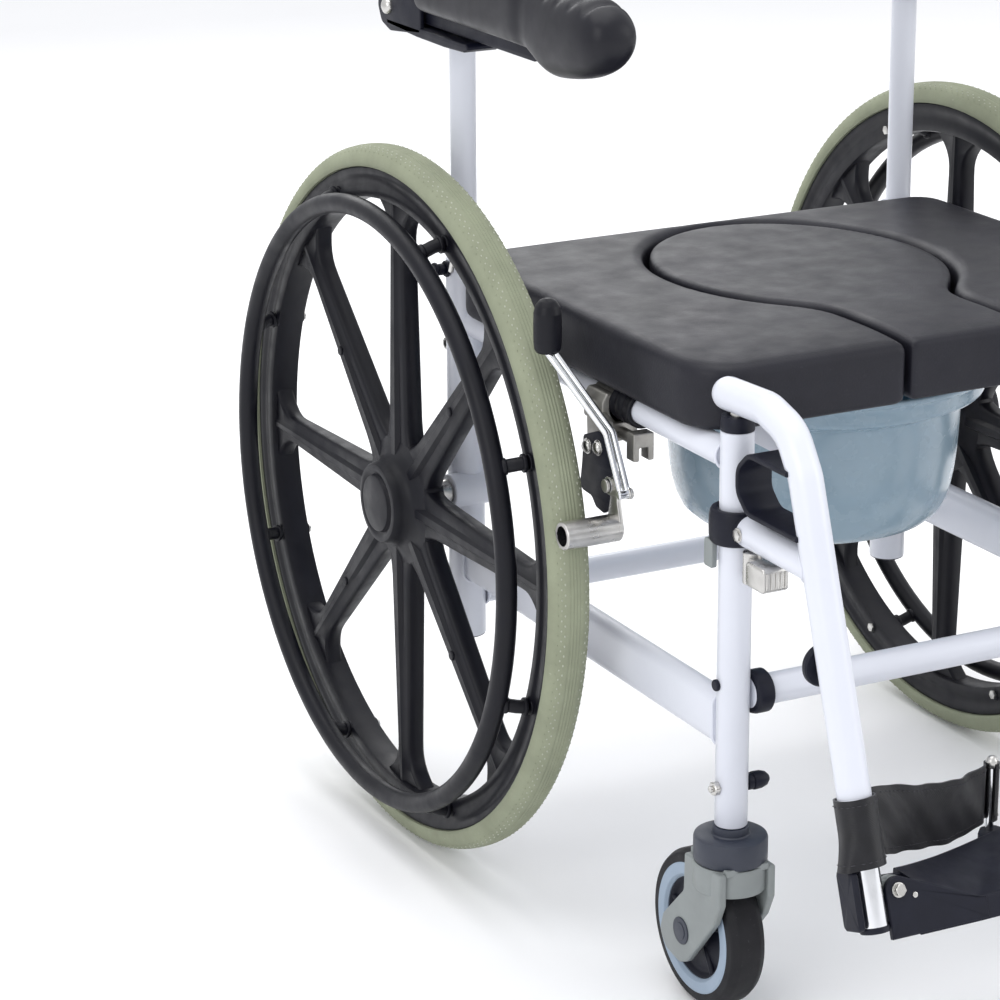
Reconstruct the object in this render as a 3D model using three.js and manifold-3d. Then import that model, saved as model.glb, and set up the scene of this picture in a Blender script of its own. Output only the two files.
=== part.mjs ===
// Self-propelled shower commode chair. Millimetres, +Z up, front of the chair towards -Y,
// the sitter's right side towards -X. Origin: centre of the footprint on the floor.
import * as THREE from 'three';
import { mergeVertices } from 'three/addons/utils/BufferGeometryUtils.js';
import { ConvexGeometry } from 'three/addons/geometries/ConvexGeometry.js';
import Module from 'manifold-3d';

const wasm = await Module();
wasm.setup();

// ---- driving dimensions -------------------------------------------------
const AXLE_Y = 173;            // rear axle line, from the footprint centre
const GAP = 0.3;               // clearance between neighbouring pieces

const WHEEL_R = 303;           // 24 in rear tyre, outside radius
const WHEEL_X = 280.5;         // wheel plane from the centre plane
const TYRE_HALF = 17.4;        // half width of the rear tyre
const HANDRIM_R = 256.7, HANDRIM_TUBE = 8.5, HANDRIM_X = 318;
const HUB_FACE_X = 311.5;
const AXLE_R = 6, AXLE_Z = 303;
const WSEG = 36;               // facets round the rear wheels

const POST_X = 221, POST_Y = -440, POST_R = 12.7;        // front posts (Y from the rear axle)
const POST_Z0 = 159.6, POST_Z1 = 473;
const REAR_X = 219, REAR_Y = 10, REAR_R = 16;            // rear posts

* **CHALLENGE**
Extract each line of the material exactly as it stands.

* **FULL SOLUTION**
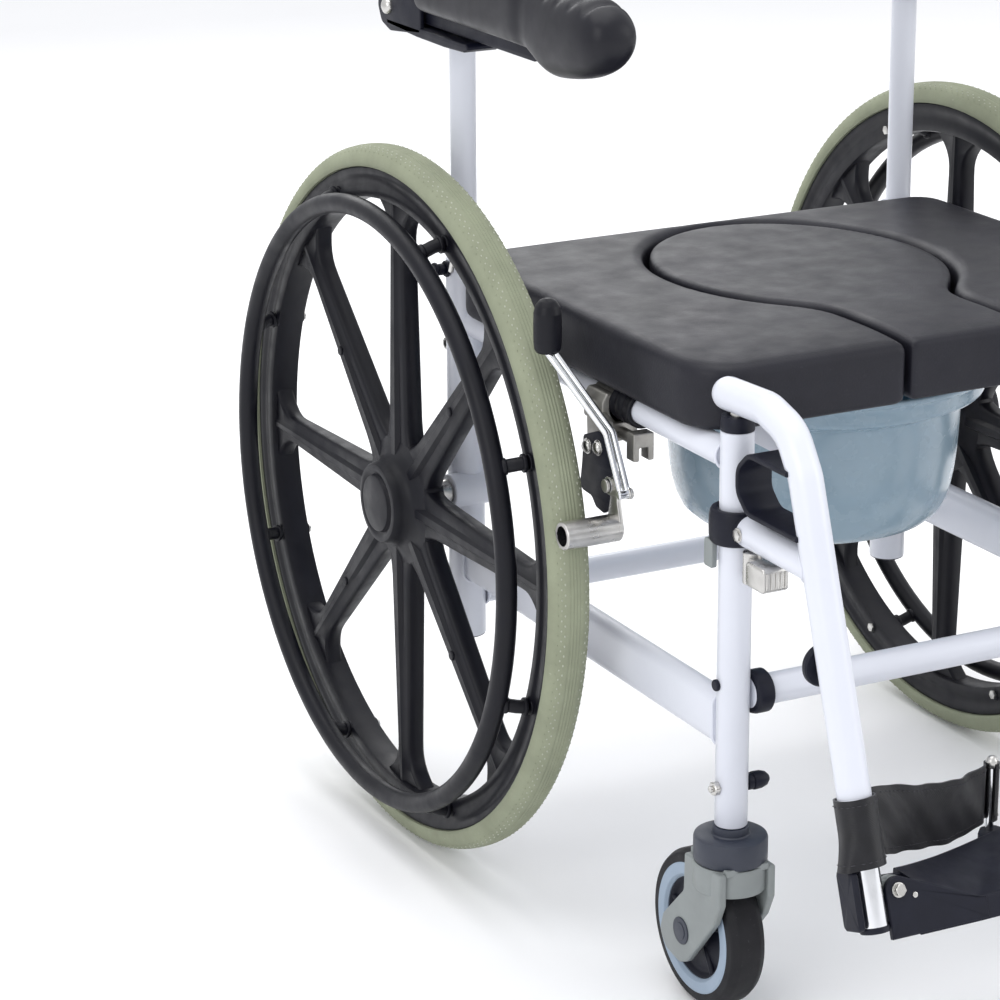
Reconstruct the object in this render as a 3D model using three.js and manifold-3d. Then import that model, saved as model.glb, and set up the scene of this picture in a Blender script of its own. Output only the two files.
=== part.mjs ===
// Self-propelled shower commode chair. Millimetres, +Z up, front of the chair towards -Y,
// the sitter's right side towards -X. Origin: centre of the footprint on the floor.
import * as THREE from 'three';
import { mergeVertices } from 'three/addons/utils/BufferGeometryUtils.js';
import { ConvexGeometry } from 'three/addons/geometries/ConvexGeometry.js';
import Module from 'manifold-3d';

const wasm = await Module();
wasm.setup();

// ---- driving dimensions -------------------------------------------------
const AXLE_Y = 173;            // rear axle line, from the footprint centre
const GAP = 0.3;               // clearance between neighbouring pieces

const WHEEL_R = 303;           // 24 in rear tyre, outside radius
const WHEEL_X = 280.5;         // wheel plane from the centre plane
const TYRE_HALF = 17.4;        // half width of the rear tyre
const HANDRIM_R = 256.7, HANDRIM_TUBE = 8.5, HANDRIM_X = 318;
const HUB_FACE_X = 311.5;
const AXLE_R = 6, AXLE_Z = 303;
const WSEG = 36;               // facets round the rear wheels

const POST_X = 221, POST_Y = -440, POST_R = 12.7;        // front posts (Y from the rear axle)
const POST_Z0 = 159.6, POST_Z1 = 473;
const REAR_X = 219, REAR_Y = 10, REAR_R = 16;            // rear posts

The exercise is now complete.